─── EXTRACTED DATA ───

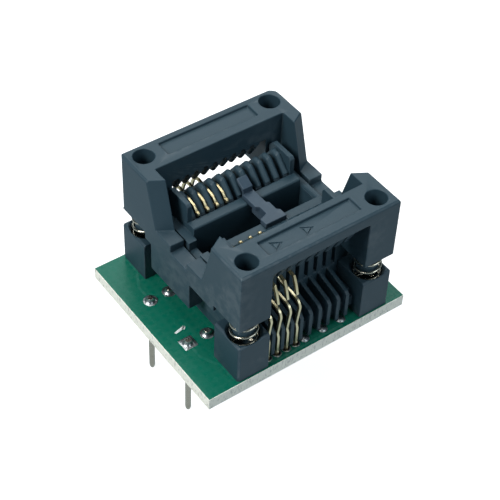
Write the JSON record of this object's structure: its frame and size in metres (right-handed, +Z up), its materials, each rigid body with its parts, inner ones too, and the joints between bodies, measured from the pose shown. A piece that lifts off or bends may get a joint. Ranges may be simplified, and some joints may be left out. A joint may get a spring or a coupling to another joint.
{
  "type": "ic programming adapter",
  "caption": "Open-top test socket for small-outline chips on a green adapter board with round dual-in-line pins; the sprung cover is pushed down to open the contacts.",
  "frame": {"origin": "centre of the pattern of eight board pins, on the underside of the circuit board", "axes": "+Z up out of the board towards the cover's top, +X along the contact rows from the pins' end to the free end of the board, +Y across the rows from the front row to the rear row; the board pins point along -Z"},
  "size_m": [0.027, 0.0234, 0.0277],
  "materials": {
    "black_resin": "moulded glass-filled resin, satin",
    "grey_resin": "moulded resin, satin, slightly lighter",
    "solder_mask": "green solder mask with cream glass-fibre edge",
    "gold_plate": "gold-plated copper alloy",
    "tinned_pin": "tinned, satin",
    "solder": "bright solder",
    "spring_steel": "bright drawn wire"
  },
  "bodies": {
    "base": {"circuit_board": "solder_mask", "pin_solder_joints": "solder", "contact_solder_joints": "solder", "spare_hole_solder": "solder", "dip_pin_1": "tinned_pin", "dip_pin_2": "tinned_pin", "dip_pin_3": "tinned_pin", "dip_pin_4": "tinned_pin", "dip_pin_5": "tinned_pin", "dip_pin_6": "tinned_pin", "dip_pin_7": "tinned_pin", "dip_pin_8": "tinned_pin", "socket_base": "black_resin", "package_stop": "grey_resin", "spring_front_left": "spring_steel", "spring_front_right": "spring_steel", "spring_rear_left": "spring_steel", "spring_rear_right": "spring_steel"},
    "cover": {"cover": "black_resin"},
    "front_contacts": {"contact_front_1": "gold_plate", "contact_front_2": "gold_plate", "contact_front_3": "gold_plate", "contact_front_4": "gold_plate"},
    "rear_contacts": {"contact_rear_1": "gold_plate", "contact_rear_2": "gold_plate", "contact_rear_3": "gold_plate", "contact_rear_4": "gold_plate"}
  },
  "joints": [
    {"name": "cover_slide", "type": "slide", "parent": "base", "child": "cover", "axis": [0, 0, 1], "range_m": [-0.0023, 0], "stiffness_N_per_m": 2500, "springref_m": 0.0016, "deforming": ["spring_front_left", "spring_front_right", "spring_rear_left", "spring_rear_right"]},
    {"name": "front_contacts_flex", "type": "hinge", "parent": "base", "child": "front_contacts", "pos_m": [0.00405, -0.01045, -0.0003], "axis": [1, 0, 0], "range_deg": [0, 3.4]},
    {"name": "rear_contacts_flex", "type": "hinge", "parent": "base", "child": "rear_contacts", "pos_m": [0.00405, 0.01045, -0.0003], "axis": [-1, 0, 0], "range_deg": [0, 3.4]}
  ],
  "couplings": [
    {"joint": "front_contacts_flex", "follows": "cover_slide", "rad_per_m": -25.8},
    {"joint": "rear_contacts_flex", "follows": "cover_slide", "rad_per_m": -25.8}
  ]
}
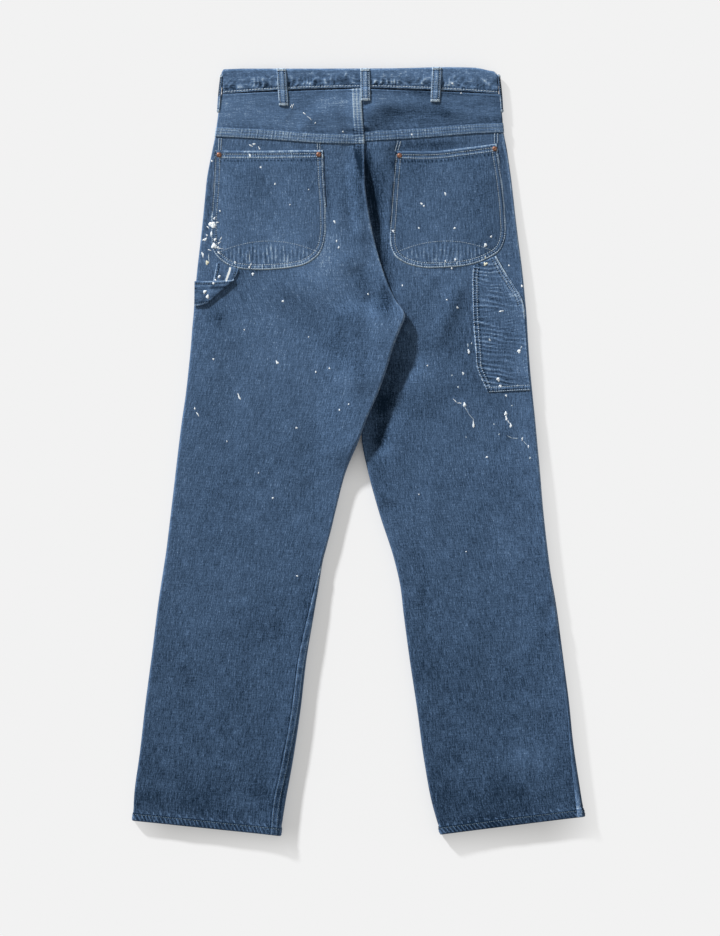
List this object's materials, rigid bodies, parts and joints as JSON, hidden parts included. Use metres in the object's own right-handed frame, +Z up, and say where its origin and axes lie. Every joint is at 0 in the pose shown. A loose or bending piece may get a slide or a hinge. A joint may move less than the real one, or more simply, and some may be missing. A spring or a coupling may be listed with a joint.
{
  "type": "paint spattered dungarees",
  "caption": "Worn blue denim work trousers laid flat back side up, with seat pockets, a thigh tool pocket, a slanting hammer loop and paint spatter.",
  "frame": {"origin": "on the surface that the trousers lie on, under the middle of their bounding box", "axes": "+Y along the legs towards the waist, +X to the wearer's right, +Z up through the laid cloth, from the front to the back of the garment"},
  "size_m": [0.6329, 1.0742, 0.0184],
  "materials": {
    "denim": "worn mid blue twill",
    "denim_light": "worn lighter blue twill",
    "denim_dark": "unfaded blue twill",
    "copper": "dull copper",
    "button_brass": "dull brass"
  },
  "bodies": {
    "root": {"front_left": "denim", "front_right": "denim", "back_left": "denim", "back_right": "denim", "tool_pocket": "denim", "hammer_loop": "denim", "belt_loop_back_left": "denim", "belt_loop_back_centre": "denim", "belt_loop_back_right": "denim", "belt_loop_front_left": "denim", "belt_loop_front_right": "denim", "belt_loop_side_left": "denim", "belt_loop_side_right": "denim", "yoke_left": "denim_light", "yoke_right": "denim_light", "waistband": "denim_light", "pocket_left": "denim_light", "pocket_right": "denim_light", "fly_shield": "denim_dark", "rivet_left_outer": "copper", "rivet_left_inner": "copper", "rivet_right_inner": "copper", "rivet_right_outer": "copper", "waist_button": "button_brass"}
  },
  "joints": []
}
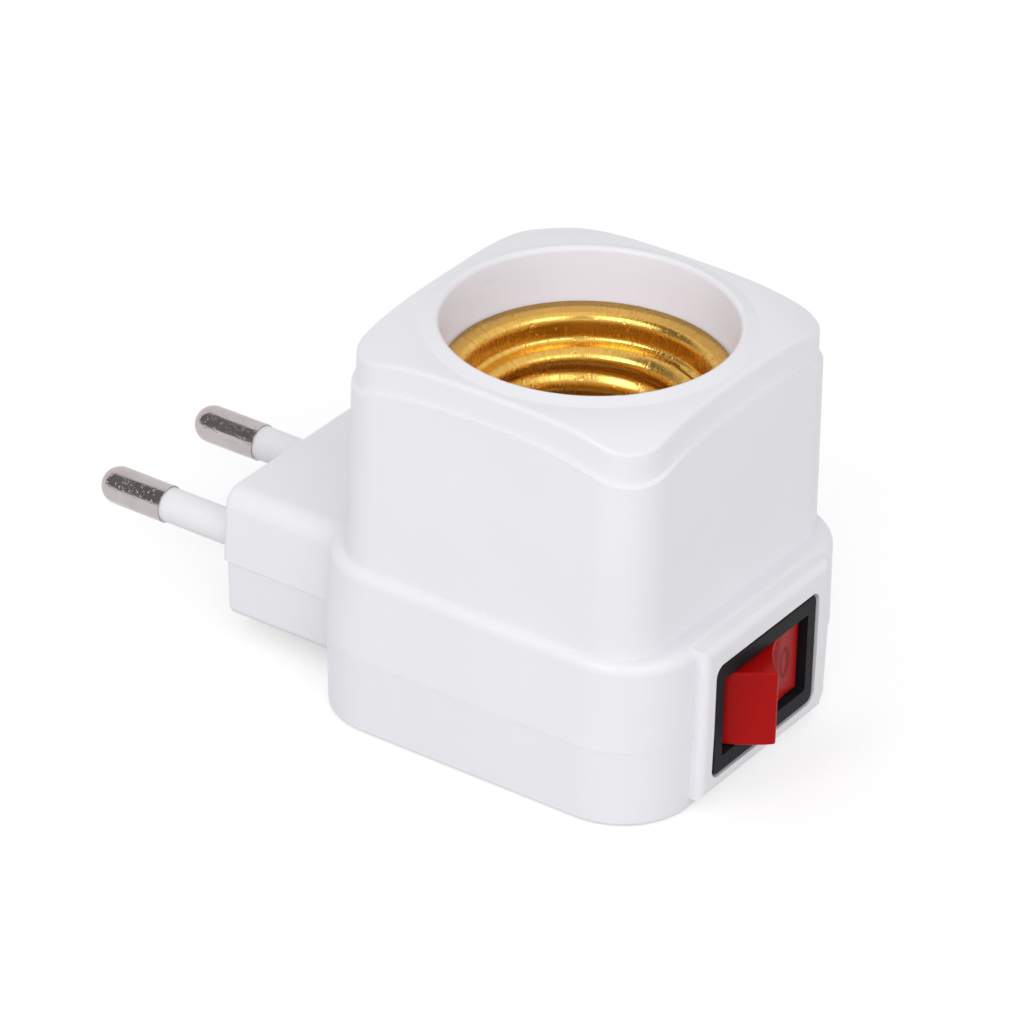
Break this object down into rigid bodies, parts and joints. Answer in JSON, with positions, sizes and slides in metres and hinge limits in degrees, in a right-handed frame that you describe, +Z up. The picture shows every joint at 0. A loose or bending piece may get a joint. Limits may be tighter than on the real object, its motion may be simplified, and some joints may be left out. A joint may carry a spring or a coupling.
{
  "type": "plug in lamp holder",
  "caption": "Screw lamp socket in a square crowned housing that plugs into a mains outlet by its own pins, with a rocker switch on the end opposite the pins.",
  "frame": {"origin": "on the flat underside of the base, straight below the axis of the lamp socket", "axes": "+Z up along the lamp socket axis, out of its mouth; -X the way the plug pins point; +X the way the switch faces; +Y completes the right-handed frame"},
  "size_m": [0.095, 0.0468, 0.0514],
  "materials": {
    "white_moulding": "polished moulding, faintly cool white",
    "white_moulding_lower": "polished moulding, faintly cool white",
    "screw_steel": "zinc plated",
    "shell_brass": "bright spun sheet",
    "insulator": "fine grained thermoset",
    "contact_brass": "rolled strip",
    "rivet_brass": "formed",
    "rivet_brass_outer": "formed",
    "tag_brass": "stamped",
    "tag_brass_centre": "stamped",
    "small_screw_steel": "zinc plated",
    "pin_metal_live": "nickel plated, polished",
    "pin_metal_neutral": "nickel plated, polished",
    "sleeve_live": "milky moulded sleeve",
    "sleeve_neutral": "milky moulded sleeve",
    "switch_black": "finely spark eroded",
    "rocker_red": "polished moulding",
    "plunger_plastic": "moulded",
    "spring_steel": "drawn wire",
    "arm_copper": "stamped strip",
    "contact_alloy_moving": "silver alloy",
    "terminal_brass_common": "stamped blade",
    "terminal_brass_load": "stamped blade",
    "contact_alloy_fixed": "silver alloy",
    "connector_brass": "rolled sheet",
    "lead_brown": "extruded insulation",
    "lead_brown_switched": "extruded insulation",
    "lead_blue": "extruded insulation"
  },
  "bodies": {
    "housing": {"upper_housing": "white_moulding", "lower_housing": "white_moulding_lower", "housing_screws": "screw_steel", "screw_shell": "shell_brass", "socket_insulator": "insulator", "centre_contact": "contact_brass", "centre_rivet": "rivet_brass", "shell_rivets": "rivet_brass_outer", "shell_tag": "tag_brass", "centre_tag": "tag_brass_centre", "socket_screws": "small_screw_steel", "live_pin": "pin_metal_live", "neutral_pin": "pin_metal_neutral", "live_pin_sleeve": "sleeve_live", "neutral_pin_sleeve": "sleeve_neutral", "switch_case": "switch_black", "common_terminal": "terminal_brass_common", "load_terminal": "terminal_brass_load", "fixed_contact": "contact_alloy_fixed", "switch_connectors": "connector_brass", "live_lead": "lead_brown", "switched_lead": "lead_brown_switched", "neutral_lead": "lead_blue"},
    "rocker": {"rocker": "rocker_red", "rocker_plunger": "plunger_plastic", "rocker_spring": "spring_steel"},
    "contact_arm": {"contact_arm": "arm_copper", "moving_contact": "contact_alloy_moving"}
  },
  "joints": [
    {"name": "rocker_tilt", "type": "hinge", "parent": "housing", "child": "rocker", "pos_m": [0.0218, 0, 0.011], "axis": [0, 0, 1], "range_deg": [-44.8, 0]},
    {"name": "contact_arm_tilt", "type": "hinge", "parent": "housing", "child": "contact_arm", "pos_m": [0.0145, 0, 0.011], "axis": [0, 0, 1], "range_deg": [0, 12]}
  ],
  "couplings": [
    {"joint": "contact_arm_tilt", "follows": "rocker_tilt", "ratio": -0.26785}
  ]
}
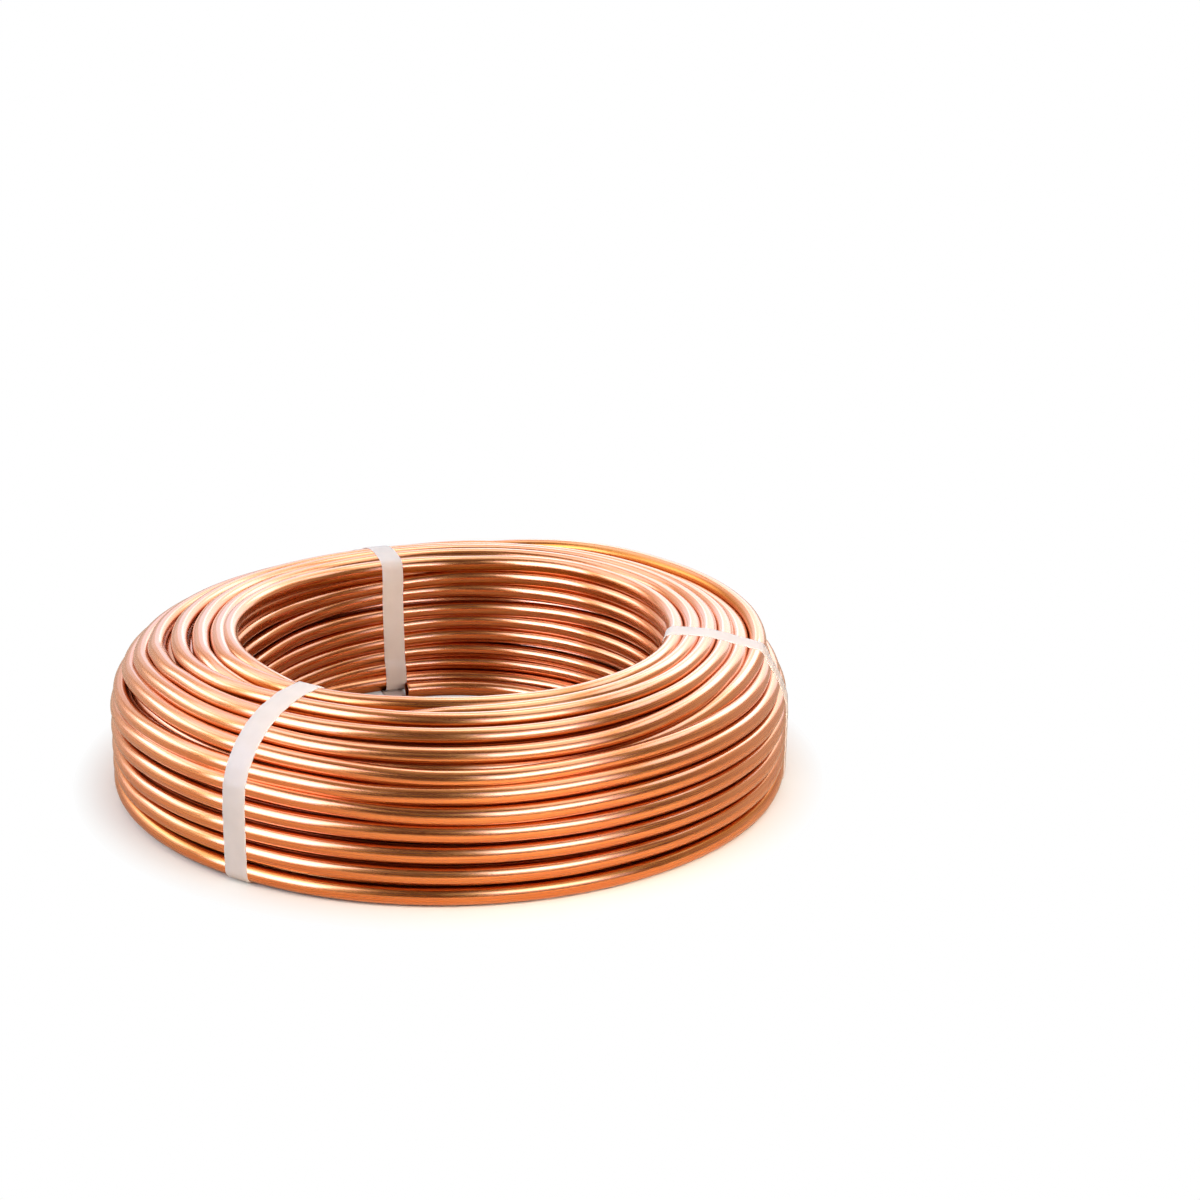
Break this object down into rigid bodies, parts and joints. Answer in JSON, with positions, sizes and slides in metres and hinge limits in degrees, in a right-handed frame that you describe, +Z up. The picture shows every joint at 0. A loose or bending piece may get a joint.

───

• _WRITTEN REQUEST_
Of the lines above, how many include the word "origin"? Reply with the number alone.

• _RESPONSE BELOW_
4